Ta and Tb Plots Studies of PEI–Cr₂O₃ Samples

T_a and T_b represent the response time and recovery time of the PEI–Cr₂O₃ nanocomposite sensors, respectively, where the response time is defined as the time taken to reach 9% of equilibrium after the injection of the test gas relevant to changes in the electrical resistance (Table VIII).
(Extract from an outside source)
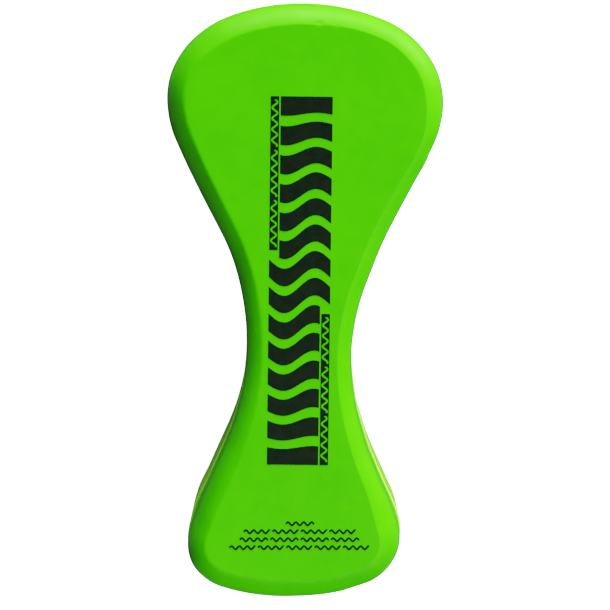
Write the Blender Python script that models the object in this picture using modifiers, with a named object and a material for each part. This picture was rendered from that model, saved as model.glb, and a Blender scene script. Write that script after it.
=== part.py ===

Table VIII Analysis of PEI–Cr₂O₃ nanocomposite sensor response and recovery times

The recovery time is defined as the time taken to reach 1% of the electrical resistance when the test gases were removed from the sensor environment. Table IX shows the values of time and \(\Delta_{R} /R_{0}\) for the PEI–Cr₂O₃ samples sensors with 0.25 wt.%, 0.50 wt.%, 0.75 wt.%, and 1.00 wt.%.
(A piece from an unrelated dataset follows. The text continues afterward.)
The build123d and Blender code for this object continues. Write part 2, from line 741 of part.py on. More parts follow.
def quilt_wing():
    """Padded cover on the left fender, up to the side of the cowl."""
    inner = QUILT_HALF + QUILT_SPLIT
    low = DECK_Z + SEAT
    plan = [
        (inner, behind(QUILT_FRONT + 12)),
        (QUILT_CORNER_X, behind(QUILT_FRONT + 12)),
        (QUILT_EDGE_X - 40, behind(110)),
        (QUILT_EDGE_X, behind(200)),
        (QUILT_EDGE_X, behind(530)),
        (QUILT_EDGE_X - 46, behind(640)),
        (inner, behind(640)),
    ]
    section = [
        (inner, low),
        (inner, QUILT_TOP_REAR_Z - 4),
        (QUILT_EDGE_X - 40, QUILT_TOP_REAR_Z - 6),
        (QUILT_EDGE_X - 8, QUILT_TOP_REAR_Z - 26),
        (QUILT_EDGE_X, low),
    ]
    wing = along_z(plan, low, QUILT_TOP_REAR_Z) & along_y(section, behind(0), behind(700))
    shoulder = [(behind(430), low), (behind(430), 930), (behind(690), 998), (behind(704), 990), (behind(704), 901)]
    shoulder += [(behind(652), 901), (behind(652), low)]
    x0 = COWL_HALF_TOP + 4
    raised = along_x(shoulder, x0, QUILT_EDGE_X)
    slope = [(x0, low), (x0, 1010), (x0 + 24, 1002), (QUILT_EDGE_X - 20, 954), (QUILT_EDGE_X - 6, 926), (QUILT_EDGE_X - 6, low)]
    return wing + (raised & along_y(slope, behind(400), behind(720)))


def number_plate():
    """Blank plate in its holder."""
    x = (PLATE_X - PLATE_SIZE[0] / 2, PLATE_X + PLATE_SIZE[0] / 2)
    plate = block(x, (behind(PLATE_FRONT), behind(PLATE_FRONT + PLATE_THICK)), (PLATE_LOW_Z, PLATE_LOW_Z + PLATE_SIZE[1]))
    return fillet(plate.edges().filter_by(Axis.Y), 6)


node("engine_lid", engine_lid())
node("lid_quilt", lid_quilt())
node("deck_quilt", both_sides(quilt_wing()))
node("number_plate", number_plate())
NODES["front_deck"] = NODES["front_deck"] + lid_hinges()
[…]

Table IX T_a and T_b analysis results of PEI–Cr₂O₃ nanocomposite sensors

Figure 16 shows T_a and T_b plots of the PEI–Cr₂O₃ nanocomposite with individual wt.%, and a consolidated plot involving all the results of the 0.25, 0.50, 0.75, and 1.00 wt.% sensors. From Fig. 16 and Table X, it is concluded that the 0.25 wt.% PEI–Cr₂O₃ nanocomposite sensor shows a quick response time of 20 s and a recovery time of 22 s, compared to the other sensors.

Fig. 16

Ta and Tb plots of (a) 0.25 wt.%, (b) 0.50 wt.%, (c) 0.75 wt.%, and (d) 1.00 wt.% of Cr₂O₃ in PEI samples.
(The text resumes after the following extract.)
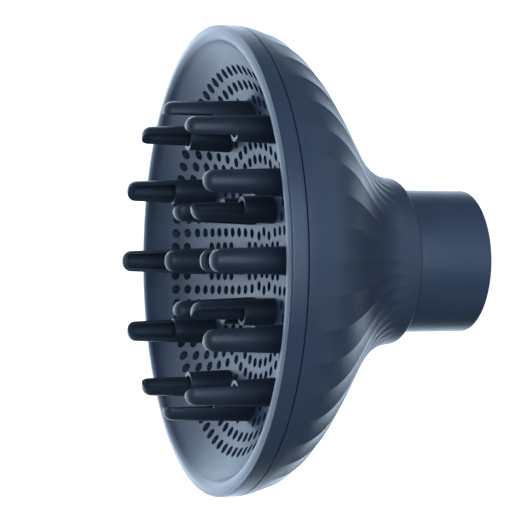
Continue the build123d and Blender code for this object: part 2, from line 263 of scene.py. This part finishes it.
def finish_tree(tree, shape, out, material, sharp_above):
    """Marks edges over an angle as sharp, then realizes and paints, as every tree here ends."""
    angle = node(tree, "GeometryNodeInputMeshEdgeAngle").outputs["Unsigned Angle"]
    keen = node(tree, "FunctionNodeCompare", {0: angle, 1: sharp_above},
                operation="GREATER_THAN").outputs[0]
    faces = node(tree, "GeometryNodeSetShadeSmooth", {"Geometry": shape, "Shade Smooth": True},
                 domain="FACE")
    edges = node(tree, "GeometryNodeSetShadeSmooth",
                 {"Geometry": faces.outputs[0], "Selection": keen, "Shade Smooth": False}, domain="EDGE")
    real = node(tree, "GeometryNodeRealizeInstances", {"Geometry": edges.outputs[0]})
    skin = node(tree, "GeometryNodeSetMaterial", {"Geometry": real.outputs[0], "Material": material})
    tree.links.new(skin.outputs[0], out[0])


def set_inputs(modifier, values):
    """Sets a modifier's inputs by socket identifier."""
    for item in modifier.node_group.interface.items_tree:
        if item.item_type == "SOCKET" and item.in_out == "INPUT" and item.name in values:
            modifier[item.identifier] = values[item.name]


def grow(name, tree, values, start=None):
    """Runs a tree on an object and returns the plain mesh object that comes out."""
    seed = bpy.data.objects.new("seed", start or bpy.data.meshes.new("seed"))
    bpy.context.scene.collection.objects.link(seed)
    modifier = seed.modifiers.new("grow", "NODES")
    modifier.node_group = tree
    set_inputs(modifier, values)
    graph = bpy.context.evaluated_depsgraph_get()
    mesh = bpy.data.meshes.new_from_object(seed.evaluated_get(graph), depsgraph=graph)
    mesh.name = name
    piece = bpy.data.objects.new(name, mesh)
    bpy.context.scene.collection.objects.link(piece)
    bpy.data.objects.remove(seed)
    return piece


def keep_outline(name, points):
    """Stores an outline of (radius, height, flute) in millimetres as a hidden line of vertices."""
    mesh = bpy.data.meshes.new(name)
    mesh.from_pydata([(r * MM, 0.0, z * MM) for r, z, _ in points], [], [])
    layer = mesh.attributes.new("flute", "FLOAT", "POINT")
    for i, point in enumerate(points):
        layer.data[i].value = point[2]
    line = bpy.data.objects.new(name, mesh)
    bpy.context.scene.collection.objects.link(line)
    return line


print("tree helpers ready")

# %% Tree: turned shell
WELD = 2e-6                  # metres; closes the turned grid where its two ends meet
turning, given, out = new_tree("turned_shell", [
    ("Outline", "Object", None), ("Rows", "Int", 2), ("Columns", "Int", 180), ("Flutes", "Int", 1),
    ("Flute depth", "Float", 0.0), ("Sharp above", "Float", 0.5), ("Skin", "Material", None)])
line = node(turning, "GeometryNodeObjectInfo", {"Object": given["Outline"]}).outputs["Geometry"]
around = math_node(turning, "ADD", given["Columns"], 1.0)
flat = node(turning, "GeometryNodeMeshGrid", {"Size X": 1.0, "Size Y": 1.0, "Vertices X": around,
                                              "Vertices Y": given["Rows"]}).outputs["Mesh"]
spot = node(turning, "GeometryNodeInputPosition").outputs[0]
split = node(turning, "ShaderNodeSeparateXYZ", {0: spot}).outputs
share = math_node(turning, "ADD", split[0], 0.5)
last = math_node(turning, "SUBTRACT", given["Rows"], 1.0)
climb = math_node(turning, "ADD", split[1], 0.5)
row = math_node(turning, "ROUND", math_node(turning, "MULTIPLY", climb, last))
place = node(turning, "GeometryNodeSampleIndex", {"Geometry": line, "Value": spot, "Index": row},
             data_type="FLOAT_VECTOR").outputs[0]
fluted = node(turning, "GeometryNodeInputNamedAttribute", {"Name": "flute"}, data_type="FLOAT").outputs[0]
dip = node(turning, "GeometryNodeSampleIndex", {"Geometry": line, "Value": fluted, "Index": row},
           data_type="FLOAT").outputs[0]
radius, _, height = node(turning, "ShaderNodeSeparateXYZ", {0: place}).outputs
part = math_node(turning, "FRACT", math_node(turning, "MULTIPLY", share, given["Flutes"]))
bowl = math_node(turning, "MULTIPLY", math_node(turning, "MULTIPLY", part, 4.0),
                 math_node(turning, "SUBTRACT", 1.0, part))
width = math_node(turning, "DIVIDE", math_node(turning, "MULTIPLY", radius, 2 * math.pi), given["Flutes"])
sag = math_node(turning, "MULTIPLY", math_node(turning, "MULTIPLY", width, given["Flute depth"]), dip)
reach = math_node(turning, "SUBTRACT", radius, math_node(turning, "MULTIPLY", sag, bowl))
angle = math_node(turning, "MULTIPLY_ADD", share, 2 * math.pi, -math.pi / 2)
wrapped = node(turning, "ShaderNodeCombineXYZ", {
    "X": math_node(turning, "MULTIPLY", reach, math_node(turning, "COSINE", angle)),
    "Y": math_node(turning, "MULTIPLY", reach, math_node(turning, "SINE", angle)),
    "Z": height}).outputs[0]
bent = node(turning, "GeometryNodeSetPosition", {"Geometry": flat, "Position": wrapped}).outputs[0]
joined = node(turning, "GeometryNodeMergeByDistance", {"Geometry": bent,
                                                       "Distance": WELD}).outputs[0]
finish_tree(turning, joined, out, given["Skin"], given["Sharp above"])
print("turning tree", len(turning.nodes), "nodes")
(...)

Table X Individual T_a and T_b of PEI–Cr₂O₃ nanocomposite sensors for different wt.%

Conclusions

In this empirical research, the pertinent materials chosen for the efficient sensing of CO₂ were PEI and Cr₂O₃ used with diverging weight percentages at room temperature. In addition, PEI–Cr₂O₃ nanocomposite film of diverse Cr₂O₃ concentrations was fabricated by drop-casting sensitive films on IDE. The IDEs were created by the copper clad to serve as a substrate. X-ray diffractometry studies showed the crystalline nature and peaks at 24.501, 34.501, 37.001, 42.501, 50.001, and 54.501, which ensures the synthesis of Cr₂O₃. The interplanar distance of the synthesized Cr₂O₃ varied from 0.16 nm to 0.36 nm, and the crystallite size of the maximum at 34.501 is 13.81 nm. The UV–visible spectra analysis of the synthesized Cr₂O₃ shows strong absorption peaks at 298.4 nm, 420.8 nm, and 584 nm. The band gaps obtained from the Tauc plots for the absorption peaks were 2.093 eV, 2.955 eV, and 4.155 eV. FESEM investigation of the agglomerated flower-like shape of the Cr₂O₃ nanoparticles was at 500 and 100 nm dimensions. EDAX spectra of the Cr₂O₃ nanoparticles showed peaks relevant to chromium and oxygen due to the high purity of the Cr₂O₃ nanoparticles. Due to the interaction of PEI and Cr₂O₃ with CO₂ and N₂, the resistance of the sensors reduces as the wt.% of PEI–Cr₂O₃ increases. The sensitivity of the PEI–Cr₂O₃ sensors increased gradually until the CO₂gas of 1000 ppm, and, afterwards, it decreased deliberately, and a maximum sensitivity% of 1.23 was obtained for the 1.0 wt.% PEI–Cr₂O₃ sample. The repeatabilities of the 0.25 wt.%, 0.50 wt.%, 0.75 wt.%, and 1.00 wt.% of PEI–Cr₂O₃ nanocomposite sensors were similar. Hence, it can be determined that the repeatability of the 1.00 wt.% sensor was better than the others. The 0.25 wt.% PEI–Cr₂O₃ nanocomposite sensor shows a quick response time of 20 s and a recovery time of 22 s.